Portrait de Louis Urbain Aubert, marquis de Tourny, intendant de la province de Guyenne, témoin au mariage de Mademoiselle de Maleden en 1757

Portrait de Louis Urbain Aubert, marquis de Tourny, intendant de la province de Guyenne, témoin au mariage de Mademoiselle de Maleden en 1757

Pourquoi un Irlandais ?

L’issue de cette modeste affaire, qui illustre certains aspects cocasses de la vie quotidienne dans les rues et les hôtels particuliers de Bordeaux, ne nous est pas spécialement connue. Mais soyons rassurés sur le sort de Madame de Maleden : elle se remit de sa fluxion de poitrine et de sa frayeur, puisqu’elle ne mourut qu’en 1767 dans sa nouvelle demeure, située rue des Feuillants. Leur fille Rose épousera dans la chapelle domestique du Galan, en 1757, Côme Henri Letellier, commandant des batteries sur les côtes du Médoc et inspecteur des ports de Bordeaux : l’intendant Tourny sera présent à la signature de leur contrat. La lignée masculine ne s’étant pas perpétuée, c’est leur fille, Mademoiselle Letellier, qui en hérite en 1785. C’est à Saint-Laurent qu’elle épouse Louis Duroy de Suduiraut : le domaine resta dans la famille de Suduiraut tout au long du XIXe siècle.

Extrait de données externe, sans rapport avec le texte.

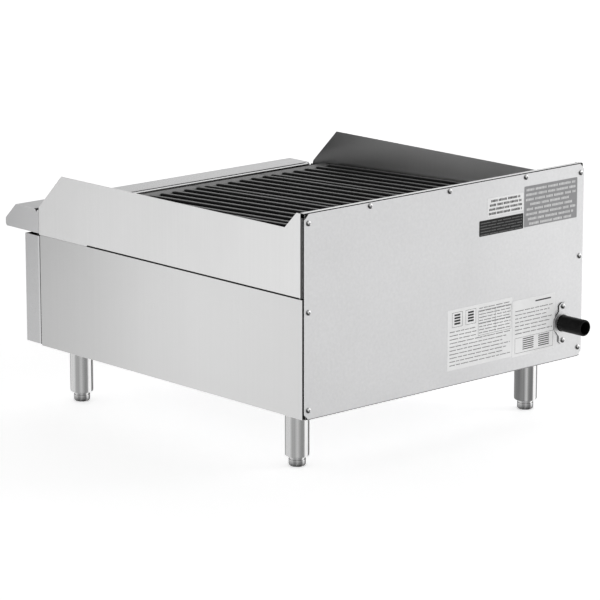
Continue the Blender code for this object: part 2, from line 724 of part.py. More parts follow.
def make_inlet_plate():
    """The retaining plate: an eight-sided middle with a narrow screw tab above and below."""
    steel = 1.8 * MM
    upper = [(4.0, 34.0), (8.7, 30.0), (8.7, 20.5), (19.6, 8.2)]
    right = upper + [(x, -z) for x, z in reversed(upper)]
    outline = right + [(-x, z) for x, z in reversed(right)]
    scaled = [(x * MM, z * MM) for x, z in outline]
    middle = at(INLET_X, -(GAP + steel / 2), PIPE_HEIGHT)
    made = plate("inlet_plate", scaled, steel, FACING_REAR, middle)
    where = at(INLET_X, 0, PIPE_HEIGHT)
    hole = cylinder("plate_pipe_hole", 14.2 * MM, 12 * MM, POINTING_REAR, where, 28)
    boolean(made, hole, "DIFFERENCE")
    return finish(made, GALVANISED)


def add_plate_screws(rear_panel, inlet_plate):
    """Two screws hold the plate to the rear panel."""
    plate_face = -(GAP + 1.8 * MM)
    for index, offset in enumerate((PLATE_SCREW_OFFSET, -PLATE_SCREW_OFFSET), start=1):
        z = PIPE_HEIGHT + offset
        hole_name = f"plate_screw_hole_{index}"
        where = at(INLET_X, 0, z)
        cutter = cylinder(hole_name, SCREW_HOLE, 12 * MM, POINTING_REAR, where, 10)
        boolean(rear_panel, cutter, "DIFFERENCE")
        cut_again(inlet_plate, cutter)
        make_screw(f"plate_screw_{index}", at(INLET_X, plate_face - GAP, z))


def make_drip_tray():
    """The full-width tray: an open pan, a front plate and a pull lip along its top."""
    bm = bmesh.new()
    bmesh.ops.create_cube(bm, size=1.0)
    low = at(-TRAY_HALF, PANEL_FORWARD + 0.5 * MM, TRAY_BOTTOM)
    high = at(TRAY_HALF, TRAY_REAR, TRAY_WALL_TOP)
    bmesh.ops.scale(bm, vec=high - low, verts=bm.verts)
    bmesh.ops.translate(bm, vec=(low + high) / 2, verts=bm.verts)
    top = [f for f in bm.faces if f.normal.z > 0.5]
    bmesh.ops.delete(bm, geom=top, context="FACES_ONLY")
    tray = thicken(mesh_object("drip_tray", bm))
    face_back, face_front = PANEL_FORWARD + 0.3 * MM, PANEL_FORWARD + 1.7 * MM
    half, face_top = 299 * MM, 151 * MM
    face = box("tray_face", (-half, half), (face_back, face_front), (99.5 * MM, face_top))
    boolean(tray, face, "UNION")
    lip_half, lip_low = 200 * MM, face_top - 1.4 * MM
    lip_span = (face_back + 0.2 * MM, 701 * MM)
    lip = box("tray_lip", (-lip_half, lip_half), lip_span, (lip_low, face_top))
    boolean(tray, lip, "UNION")
    return finish(tray, STAINLESS)


def make_leg(name, x, forward):
    """A round tube leg with a rolled lower edge, bored for its levelling foot."""
    top = BODY_BOTTOM + SHEET
    bore, bore_top = 14.3 * MM, 78 * MM
    roll = 2.2 * MM
    profile = [
        (0.0, top),
        (LEG_RADIUS, top),
        (LEG_RADIUS, LEG_BOTTOM + roll),
        (LEG_RADIUS - 0.3 * roll, LEG_BOTTOM + 0.3 * roll),
        (LEG_RADIUS - roll, LEG_BOTTOM),
        (bore, LEG_BOTTOM),
        (bore, bore_top),
        (0.0, bore_top),
    ]
    return finish(turned(name, profile, at(x, forward, 0), steps=24), STAINLESS)


def make_foot(name, x, forward):
    """The levelling foot: a round shoe inside the leg, with its threaded stud above."""
    stud, shoe_top, stud_top, edge = 5 * MM, 45 * MM, 62 * MM, 1.2 * MM
    profile = [
        (0.0, stud_top),
        (stud, stud_top),
        (stud, shoe_top),
        (FOOT_RADIUS, shoe_top),
        (FOOT_RADIUS, edge),
        (FOOT_RADIUS - edge, 0.0),
        (0.0, 0.0),
    ]
    return finish(turned(name, profile, at(x, forward, 0), steps=24), ZINC)


def build_body():
    side_panels = {}
    for side_name, side in SIDES.items():
        side_panels[side_name] = make_side_panel(f"{side_name}_side_panel", side)
        make_side_splash(f"{side_name}_side_splash", side)
        make_base_rail(f"{side_name}_base_rail", side)
        make_firebox_liner(f"{side_name}_firebox_liner", side)
    rear_panel = make_rear_panel()
    drill_rear_screws(rear_panel, make_rear_splash(), side_panels)
    for index, (x, z) in enumerate(rear_screw_places(), start=1):
        make_screw(f"rear_screw_{index}", at(x, -GAP, z))
    make_front_ledge()
    make_control_panel()
    make_firebox_front_wall()
    make_grease_trough()
    front = [(612.0, 306.0), (596.0, 306.0), (596.0, 250.0), (578.0, 250.0)]
    make_grate_rail("front_grate_rail", front)
    rear = [(14.8, 330.5), (60.0, 330.5), (60.0, 250.0), (78.0, 250.0)]
    make_grate_rail("rear_grate_rail", rear)
    return rear_panel


def build_gas_train(rear_panel):
    make_gas_inlet_pipe()
    add_plate_screws(rear_panel, make_inlet_plate())
    make_supply_pipe()
    make_manifold_pipe()
    for side_name, side in SIDES.items():
        make_burner(f"{side_name}_burner", side)
        make_air_shutter(f"{side_name}_air_shutter", side)
        make_orifice(f"{side_name}_orifice", side)
        make_valve(f"{side_name}_gas_valve", side)
        make_knob(f"{side_name}_knob", side)
        make_pilot(f"{side_name}_pilot", side)


def build_legs():
    for side_name, side in SIDES.items():
        for end_name, forward in LEG_FORWARDS.items():
            make_leg(f"{end_name}_{side_name}_leg", side * LEG_X, forward)
            make_foot(f"{end_name}_{side_name}_foot", side * LEG_X, forward)


clear_scene()
PARTS = new_collection("charbroiler")
HELPERS = new_collection("charbroiler_helpers")
build_gas_train(build_body())
make_grates()
make_radiants()
make_drip_tray()
build_legs()
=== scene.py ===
import json
import math
import random

import bmesh
import bpy
from mathutils import Matrix, Vector


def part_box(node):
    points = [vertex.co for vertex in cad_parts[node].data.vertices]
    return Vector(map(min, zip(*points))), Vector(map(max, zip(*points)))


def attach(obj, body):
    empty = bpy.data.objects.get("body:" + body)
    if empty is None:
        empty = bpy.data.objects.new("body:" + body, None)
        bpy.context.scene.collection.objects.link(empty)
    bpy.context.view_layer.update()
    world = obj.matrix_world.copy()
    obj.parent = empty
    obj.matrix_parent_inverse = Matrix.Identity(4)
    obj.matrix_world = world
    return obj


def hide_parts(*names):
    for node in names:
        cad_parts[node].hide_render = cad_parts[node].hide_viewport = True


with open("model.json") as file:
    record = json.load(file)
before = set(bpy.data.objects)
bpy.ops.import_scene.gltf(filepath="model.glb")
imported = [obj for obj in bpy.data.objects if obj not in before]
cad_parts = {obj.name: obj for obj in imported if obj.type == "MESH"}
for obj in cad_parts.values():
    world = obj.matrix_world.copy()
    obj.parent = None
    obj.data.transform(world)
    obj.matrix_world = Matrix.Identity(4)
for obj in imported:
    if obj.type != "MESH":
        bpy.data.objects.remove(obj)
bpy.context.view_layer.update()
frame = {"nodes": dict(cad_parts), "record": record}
NODES = frame["nodes"]

MM = 0.001


# Camera
AIM = Vector((0.0494, 0.0508, 0.1926))
AZIMUTH = math.radians(137.71)
ELEVATION = math.radians(13.14)
DISTANCE = 5.4
LENS_MM = 200.2
SENSOR_MM = 36.0


def linked(name, data):
    """A new object in the scene."""
    obj = bpy.data.objects.new(name, data)
    bpy.context.scene.collection.objects.link(obj)
    return obj


def add_camera():
    data = bpy.data.cameras.new("studio_camera")
    data.sensor_width = SENSOR_MM
    data.lens = LENS_MM
    data.clip_end = 200.0
    camera = linked("studio_camera", data)
    away = Vector((
        math.sin(AZIMUTH) * math.cos(ELEVATION),
        -math.cos(AZIMUTH) * math.cos(ELEVATION),
        math.sin(ELEVATION),
    ))
    camera.location = AIM + away * DISTANCE
    camera.rotation_euler = (-away).to_track_quat("-Z", "Y").to_euler()
    bpy.context.scene.camera = camera


add_camera()


# Node helpers
def grey(level):
    return (level, level, level)


def greys(stops):
    """Colour stops from (place, level) pairs."""
    return [(place, grey(level)) for place, level in stops]


def scaled(tint, factor):
    return tuple(min(channel * factor, 1.0) for channel in tint)


class Look:
    """A material being wired up: each method adds a node and returns its output."""

    def __init__(self, name):
        self.material = bpy.data.materials.new(name)
        self.material.use_nodes = True
        self.tree = self.material.node_tree
        self.shader = self.tree.nodes["Principled BSDF"]
        self.coordinates = self.node("ShaderNodeTexCoord").outputs["Object"]

    def node(self, kind, **values):
        made = self.tree.nodes.new(kind)
        for key, value in values.items():
            setattr(made, key, value)
        return made

    def put(self, socket, value):
        if isinstance(value, bpy.types.NodeSocket):
            self.tree.links.new(value, socket)
        else:
            socket.default_value = value

    def stretched(self, scale):
        mapping = self.node("ShaderNodeMapping")
        self.put(mapping.inputs["Vector"], self.coordinates)
        mapping.inputs["Scale"].default_value = scale
        return mapping.outputs["Vector"]

    def noise(self, scale, detail=3.0, roughness=0.55, distortion=0.0, vector=None):
        texture = self.node("ShaderNodeTexNoise")
        self.put(texture.inputs["Vector"], self.coordinates if vector is None else vector)
        texture.inputs["Scale"].default_value = scale
        texture.inputs["Detail"].default_value = detail
        texture.inputs["Roughness"].default_value = roughness
        texture.inputs["Distortion"].default_value = distortion
        return texture.outputs["Fac"]

    def grain(self, axis, across, along, detail=2.0):
        """Noise drawn out along axis 0, 1 or 2."""
        scale = [across, across, across]
        scale[axis] = along
        return self.noise(1.0, detail=detail, vector=self.stretched(scale))

    def ramp(self, value, stops):
        ramp = self.node("ShaderNodeValToRGB")
        self.put(ramp.inputs["Fac"], value)
        elements = ramp.color_ramp.elements
        while len(elements) < len(stops):
            elements.new(0.5)
        for element, (place, colour) in zip(elements, stops):
            element.position = place
            element.color = (*colour, 1.0)
        return ramp.outputs["Color"]

    def span(self, value, low, high, from_low=0.0, from_high=1.0):
        ranged = self.node("ShaderNodeMapRange")
        self.put(ranged.inputs["Value"], value)
        ranged.inputs["From Min"].default_value = from_low
        ranged.inputs["From Max"].default_value = from_high
        ranged.inputs["To Min"].default_value = low
        ranged.inputs["To Max"].default_value = high
        return ranged.outputs["Result"]

    def maths(self, operation, first, second):
        sum_node = self.node("ShaderNodeMath", operation=operation)
        self.put(sum_node.inputs[0], first)
        self.put(sum_node.inputs[1], second)
        return sum_node.outputs[0]

    def mix(self, factor, first, second, blend="MIX"):
        mixer = self.node("ShaderNodeMix", data_type="RGBA", blend_type=blend)
        self.put(mixer.inputs["Factor"], factor)
        for socket, value in zip((mixer.inputs[6], mixer.inputs[7]), (first, second)):
            if isinstance(value, tuple):
                value = (*value, 1.0)
            self.put(socket, value)
        return mixer.outputs[2]

    def edge(self, radius):
        """1 close to a convex or concave edge, 0 away from it."""
        rounded = self.node("ShaderNodeBevel", samples=4)
        rounded.inputs["Radius"].default_value = radius
        turn = self.node("ShaderNodeVectorMath", operation="DOT_PRODUCT")
        self.put(turn.inputs[0], rounded.outputs["Normal"])
        self.put(turn.inputs[1], self.node("ShaderNodeNewGeometry").outputs["True Normal"])
        return self.span(self.maths("SUBTRACT", 1.0, turn.outputs["Value"]), 0.0, 1.0, 0.04, 0.30)

    def split(self, vector):
        parts = self.node("ShaderNodeSeparateXYZ")
        self.put(parts.inputs[0], vector)
        return parts.outputs

    def place(self, axis):
        """Where a point lies along X, Y or Z, in metres."""
        return self.split(self.coordinates)[axis]

    def facing(self, axis):
        """How far a face looks along X, Y or Z, from -1 to 1."""
        return self.split(self.node("ShaderNodeTexCoord").outputs["Normal"])[axis]

    def bump(self, height, strength, distance, below=None):
        made = self.node("ShaderNodeBump")
        self.put(made.inputs["Height"], height)
        made.inputs["Strength"].default_value = strength
        made.inputs["Distance"].default_value = distance
        if below is not None:
            self.put(made.inputs["Normal"], below)
        return made.outputs["Normal"]

    def set(self, **values):
        for key, value in values.items():
            socket = self.shader.inputs[key.replace("_", " ").title()]
            if isinstance(value, tuple):
                value = (*value, 1.0)
            self.put(socket, value)
        return self.material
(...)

Cet incident qu’il est plaisant de rapporter a surtout pour vertu d’humaniser les personnages qui ne restent, à défaut, que des noms alignés sur des documents. Ces anecdotes contribuent à des sujets d’études plus larges et sérieux. Ainsi, l’affaire présente met en lumière un fait intéressant : la condition des prêtres irlandais, qui affluent depuis les évènements de la Glorieuse Révolution d’Angleterre, et sont chassés de leur île par l’effroyable misère qui y règne. Souvent dénués de tout, ils sont réduits à la nécessité de se procurer des emplois subalternes. Bientôt, ils formeront une manne pour l’archevêché de Bordeaux, qui puisera dans leurs rangs pour la desserte des paroisses de la lande, dont personne ne veut dans un clergé bordelais issu des meilleures familles et soucieux d’acquérir de belles places. C’est un aspect encore relativement peu étudié, mais dont nous trouvons des traces palpables : Le Porge eut ainsi pour curé, pendant de nombreuses années, Edmond Danahy, et Lacanau, à l’époque de la réédification de son église[1], est desservie par Patrice Shanussy. Animés d’une foi authentique, ils se contentent de peu et acceptent les sacerdoces les plus pénibles. Il n’y a rien de commun entre leur itinéraire et les carrières effectuées dans les cures d’un bon rapport, et puisque nous évoquons la paroisse de Saint-Laurent, le cas est flagrant : elle est si profitable que ses titulaires s’y installent durablement, souvent jusqu’à leur décès. Ils sont pris dans les rangs de la noblesse ou de la bourgeoisie de Bordeaux : cas de Pierre de Guérin (curé de 1669 à 1724, c’est-à-dire pendant 55 ans !), ou encore de l’abbé Copmartin, nommé en 1766, qui est le frère du subdélégué de l’intendance (ce que l’on assimile grosso modo au rôle du sous-préfet après 1800). On mesure donc les fossés qui se creusent au sein du clergé à l’échelle du diocèse. Nous ignorons d’ailleurs quel fut le sort de l’abbé Connor, mais l’affaire Maleden ne pouvait que lui porter tort.

Quant à la chemise du prêtre, elle reste introuvable !

[1] Voir sur le site le compte-rendu de la conférence Saint-Vincent, l’église des Marais, organisée le 28 novembre 2015 à l’occasion du 250e anniversaire de l’édifice livré en 1765.